• [What is needed]
Among the lines of data below, reproduce only those from the one with "# ---- hand over" through the one with "if empty is", exactly as they stand, both ends included.

• [Recorded data]
—————

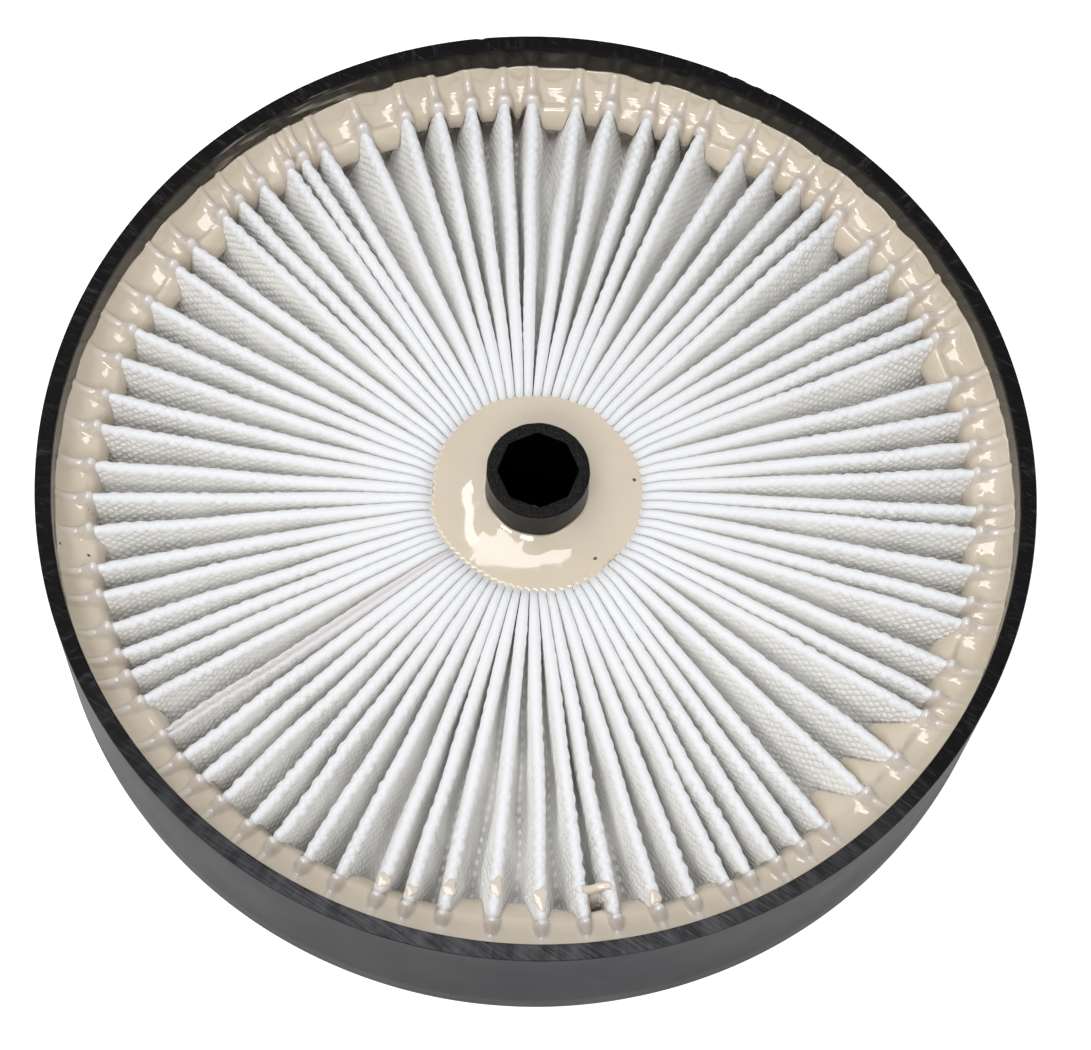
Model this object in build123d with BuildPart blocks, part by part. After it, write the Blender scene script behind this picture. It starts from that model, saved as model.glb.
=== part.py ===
from build123d import *
from math import cos, pi, radians, sin
import os

# Flat pleated filter element.  Z is the axis of the ring and the flow direction, the
# origin is at the middle of the ring's lower land, and pleat 0 points along +X.

# ---- driving dimensions, millimetres and degrees ----
ring_od = 160.0             # outside of the pipe that the ring is sawn from
ring_wall = 2.6             # pipe wall
ring_height = 30.4          # sawn length of the ring, and of the tube in its middle
ring_edge = 0.25            # broken outer corners of the sawn ends

tube_od = 16.6              # centre tube, outside
bore_flats = 12.0           # eight-sided bore, across its flats
bore_turn = 6.0             # turn of the bore's first corner from +X
bore_corner = 0.8           # rounded corners of the bore

pleat_count = 79            # folds seen from above
pleat_recess = 8.0          # from the ring's ends to the folds
media_thickness = 0.45      # filter cloth
fold_width = 2.1            # across the round of a fold, at the rim
hub_fill = 0.83             # share of the round at the hub that the folds take up there
fold_rounding = 0.4         # corners taken off the upper folds, as a share of their width at the hub
valley_round = 0.25         # rounding of the folds on the lower side

rim_band = 5.4              # resin between the ring and the outer pleat ends, radially
rim_level = 9.0             # from the ring's ends to the rim resin between two pleats
rim_climb = 3.5             # how far the rim resin climbs the ring's inner wall
rim_meniscus = 2.4          # width of that climb
resin_coat = 0.5            # resin over the end of each pleat
coat_flats = 3              # flats that make up the round of that coat
hub_potting_od = 33.8       # resin disc round the tube
hub_level = 9.4             # from the ring's ends to the hub resin
hub_climb = 2.2             # how far the hub resin climbs the tube
hub_meniscus = 2.6          # width of that climb

# How the pleats were pushed together round the rim, one digit for each gap, going
# anticlockwise from pleat 0: 6 is an even gap, 3 a tight one, 9 a wide one.
gap_pattern = (
    "4756694566" "8456685576" "8566688436" "5485866767"
    "6675654575" "5565667568" "8757664555" "989468467"
)
gap_smoothing = 8           # pleats each side that share their gaps evenly at the hub
lean_mean = 2.0             # turn of a pleat's hub end against its rim end
lean_swing = 3.5            # how much that turn varies round the pack
lean_peak = 130.0           # where it is greatest
seam_index = 49             # the pleat in which the two ends of the strip are glued
seam_groove = 0.5           # width of the groove that is left along it
seam_groove_depth = 0.3
trim_allowance = 0.4        # the folds are made this much long, then trimmed round

# ---- worked out from them ----
ring_radius = ring_od / 2
ring_inner_radius = ring_radius - ring_wall
tube_radius = tube_od / 2
hub_radius = hub_potting_od / 2
rim_radius = ring_inner_radius - rim_band
fold_top = ring_height - pleat_recess
fold_bottom = pleat_recess
hub_pitch = pi * hub_potting_od / pleat_count
fold_width_hub = hub_fill * hub_pitch
fold_round = fold_rounding * fold_width_hub
rim_top = ring_height - rim_level
hub_top = ring_height - hub_level
mid_plane = Plane.XY.offset(ring_height / 2)


def direction(angle):
    """Unit vector at an angle round the axis."""
    return Vector(cos(radians(angle)), sin(radians(angle)), 0)


def rim_angle(i):
    """Where pleat i meets the rim; pleat_count further on is one turn further round."""
    gaps = [int(gap_pattern[k % len(gap_pattern)]) for k in range(pleat_count)]
    turns, place = divmod(i, pleat_count)
    return 360 * (turns + sum(gaps[:place]) / sum(gaps))


def hub_angle(i):
    """Where pleat i meets the hub: the gaps are evened out there, and the pack leans."""
    shared = range(i - gap_smoothing, i + gap_smoothing + 1)
    even = sum(rim_angle(k) for k in shared) / len(shared)
    return even + lean_mean + lean_swing * cos(radians(even - lean_peak))


def fold_line(i):
    """Hub end and rim end, in plan, of the fold of pleat i."""
    hub = direction(hub_angle(i)) * (hub_radius - trim_allowance)
    rim = direction(rim_angle(i)) * (rim_radius + trim_allowance)
    return hub, rim


folds = [fold_line(i) for i in range(pleat_count)]


def cross_plane(place, fold):
    """Plane across a fold: X sideways, Y up."""
    along = (fold[1] - fold[0]).normalized()
    return Plane(origin=place, x_dir=Vector(0, 0, 1).cross(along), z_dir=along)


def bars(hub_width, rim_width):
    """Plan of the bars that lie along the folds, wider at the rim than at the hub."""
    for fold in folds:
        near, far = (cross_plane(place, fold) for place in fold)
        Polygon(
            near.from_local_coords((-hub_width / 2, 0)),
            near.from_local_coords((hub_width / 2, 0)),
            far.from_local_coords((rim_width / 2, 0)),
            far.from_local_coords((-rim_width / 2, 0)),
            align=None,
        )


def long_edges(part, lowest, highest):
    """The edges that run all the way from the hub to the rim, between two heights."""
    run = (rim_radius - hub_radius) / 2
    return part.edges().filter_by(
        lambda edge: edge.length > run
        and edge.geom_type == GeomType.LINE
        and lowest < edge.center().Z < highest
    )


def annulus(outer, inner):
    """Plan of a flat ring."""
    Circle(outer)
    Circle(inner, mode=Mode.SUBTRACT)


# ---- ring: a length of pipe ----
with BuildPart() as outer_ring:
    with BuildSketch():
        annulus(ring_radius, ring_inner_radius)
    extrude(amount=ring_height)
    chamfer(outer_ring.faces().filter_by(GeomType.CYLINDER).sort_by(SortBy.RADIUS)[-1].edges()
            .filter_by(GeomType.CIRCLE), ring_edge)

# ---- centre tube: round outside, eight-sided bore ----
with BuildPart() as center_tube:
    with BuildSketch():
        Circle(tube_radius)
    extrude(amount=ring_height)
    chamfer(center_tube.edges().filter_by(GeomType.CIRCLE), ring_edge)
    with BuildSketch() as bore:
        RegularPolygon(bore_flats / 2, 8, major_radius=False, rotation=bore_turn)
        fillet(bore.vertices(), bore_corner)
    extrude(amount=ring_height, mode=Mode.SUBTRACT)

# ---- filter cloth: one closed strip, folded into pleats that run from the hub to the rim ----
with BuildPart() as pleated_media:
    with BuildSketch(Plane.XY.offset(fold_bottom)):
        bars(fold_width_hub, fold_width)
    extrude(amount=fold_top - fold_bottom)
    chamfer(long_edges(pleated_media, fold_bottom, ring_height), fold_round)
    with BuildSketch(Plane.XY.offset(fold_bottom)):
        annulus(rim_radius + trim_allowance, hub_radius - trim_allowance)
    extrude(amount=media_thickness, clean=False)
    with BuildSketch(Plane.XY):
        annulus(rim_radius, hub_radius)
    extrude(amount=ring_height, mode=Mode.INTERSECT, clean=False)
    with BuildSketch(Plane.XY.offset(fold_bottom)):
        bars(fold_width_hub - 2 * media_thickness, fold_width - 2 * media_thickness)
    extrude(amount=fold_top - fold_bottom - media_thickness, mode=Mode.SUBTRACT, clean=False)
    chamfer(long_edges(pleated_media, 0, fold_bottom + valley_round), valley_round)
    seam = folds[seam_index % pleat_count]
    for place in seam:
        with BuildSketch(cross_plane(place, seam)):
            with BuildLine():
                Polyline(
                    (-seam_groove / 2, fold_top),
                    (0, fold_top - seam_groove_depth),
                    (seam_groove / 2, fold_top),
                    close=True,
                )
            make_face()
    loft(ruled=True, mode=Mode.SUBTRACT, clean=False)

# ---- rim resin: climbs the ring's wall, and coats the end of each pleat ----
coat_radius = fold_width / 2 + resin_coat
coat_top = fold_top + resin_coat
with BuildPart() as rim_potting:
    with BuildSketch(Plane.XZ):
        with BuildLine():
            Polyline(
                (rim_radius, ring_height / 2),
                (rim_radius, rim_top),
                (ring_inner_radius - rim_meniscus, rim_top),
                (ring_inner_radius, rim_top + rim_climb),
                (ring_inner_radius, ring_height / 2),
                close=True,
            )
        make_face()
    revolve(axis=Axis.Z)
    mirror(about=mid_plane)
    for fold in folds:
        with BuildSketch(cross_plane(fold[1], fold)):
            with BuildLine():
                turns = [pi * k / coat_flats for k in range(coat_flats + 1)]
                Polyline(
                    (coat_radius, rim_top - resin_coat),
                    *[(coat_radius * cos(t), coat_top - coat_radius + coat_radius * sin(t)) for t in turns],
                    (-coat_radius, rim_top - resin_coat),
                    close=True,
                )
            make_face()
    extrude(amount=rim_band - rim_meniscus / 2, clean=False)
    with BuildSketch(Plane.XY):
        annulus(ring_inner_radius, rim_radius)
    extrude(amount=ring_height, mode=Mode.INTERSECT, clean=False)

# ---- hub resin: a disc that climbs the tube ----
with BuildPart() as hub_potting:
    with BuildSketch(Plane.XZ):
        with BuildLine():
            level = Polyline(
                (tube_radius, hub_top + hub_climb),
                (tube_radius, ring_height / 2),
                (hub_radius, ring_height / 2),
                (hub_radius, hub_top),
                (tube_radius + hub_meniscus, hub_top),
            )
            Line(level @ 1, level @ 0)
        make_face()
    revolve(axis=Axis.Z)
    mirror(about=mid_plane)

# ---- hand over ----
os.makedirs("parts", exist_ok=True)
pieces = {
    "outer_ring": outer_ring,
    "center_tube": center_tube,
    "pleated_media": pleated_media,
    "rim_potting": rim_potting,
    "hub_potting": hub_potting,
}
for name, piece in pieces.items():
    piece.part.label = name
    export_step(piece.part, f"parts/{name}.step")
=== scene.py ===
"""Flat pleated filter element: looks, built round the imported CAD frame."""
import math
import bpy
import numpy as np
from mathutils import Matrix, Vector


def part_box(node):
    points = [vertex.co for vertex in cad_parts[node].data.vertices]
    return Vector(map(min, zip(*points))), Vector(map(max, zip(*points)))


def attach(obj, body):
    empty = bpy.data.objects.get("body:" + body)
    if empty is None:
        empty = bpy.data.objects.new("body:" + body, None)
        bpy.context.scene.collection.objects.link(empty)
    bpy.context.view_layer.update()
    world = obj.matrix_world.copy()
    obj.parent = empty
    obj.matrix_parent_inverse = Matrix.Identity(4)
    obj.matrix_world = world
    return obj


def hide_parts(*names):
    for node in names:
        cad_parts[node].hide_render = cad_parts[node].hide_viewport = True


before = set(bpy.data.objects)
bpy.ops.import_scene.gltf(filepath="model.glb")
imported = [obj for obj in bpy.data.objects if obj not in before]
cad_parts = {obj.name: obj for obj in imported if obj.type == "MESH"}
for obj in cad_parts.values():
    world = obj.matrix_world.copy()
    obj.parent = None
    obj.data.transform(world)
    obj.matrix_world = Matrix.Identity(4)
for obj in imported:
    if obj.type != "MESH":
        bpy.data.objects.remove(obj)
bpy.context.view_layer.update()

# ---------------------------------------------------------------- sizes, in millimetres
MM = 0.001


def corners(node):
    """Lowest and highest corner of a CAD node, in millimetres."""
    low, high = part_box(node)
    return np.array(low) / MM, np.array(high) / MM


ring_high = corners("outer_ring")[1]
tube_high = corners("center_tube")[1]
media_low, media_high = corners("pleated_media")
rim_high = corners("rim_potting")[1]
hub_high = corners("hub_potting")[1]

height = float(ring_high[2])
ring_radius = float(ring_high[0])
wall_radius = float(rim_high[0])       # inner wall of the ring
tube_radius = float(tube_high[0])
hub_radius = float(hub_high[0])        # where the pleats leave the hub resin
rim_radius = float(media_high[0])      # where they meet the rim resin
fold_top = float(media_high[2])
fold_bottom = float(media_low[2])

media_thickness = 0.45
rim_climb = 3.5                        # how far the rim resin climbs the ring's wall
hub_climb = 2.2                        # how far the hub resin climbs the tube
bore_flats = 12.0                      # eight-sided bore, across its flats
bore_turn = 6.0                        # its first corner, in degrees from +X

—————

• [Worked solution]
# ---- hand over ----
os.makedirs("parts", exist_ok=True)
pieces = {
    "outer_ring": outer_ring,
    "center_tube": center_tube,
    "pleated_media": pleated_media,
    "rim_potting": rim_potting,
    "hub_potting": hub_potting,
}
for name, piece in pieces.items():
    piece.part.label = name
    export_step(piece.part, f"parts/{name}.step")
=== scene.py ===
"""Flat pleated filter element: looks, built round the imported CAD frame."""
import math
import bpy
import numpy as np
from mathutils import Matrix, Vector


def part_box(node):
    points = [vertex.co for vertex in cad_parts[node].data.vertices]
    return Vector(map(min, zip(*points))), Vector(map(max, zip(*points)))


def attach(obj, body):
    empty = bpy.data.objects.get("body:" + body)
    if empty is None:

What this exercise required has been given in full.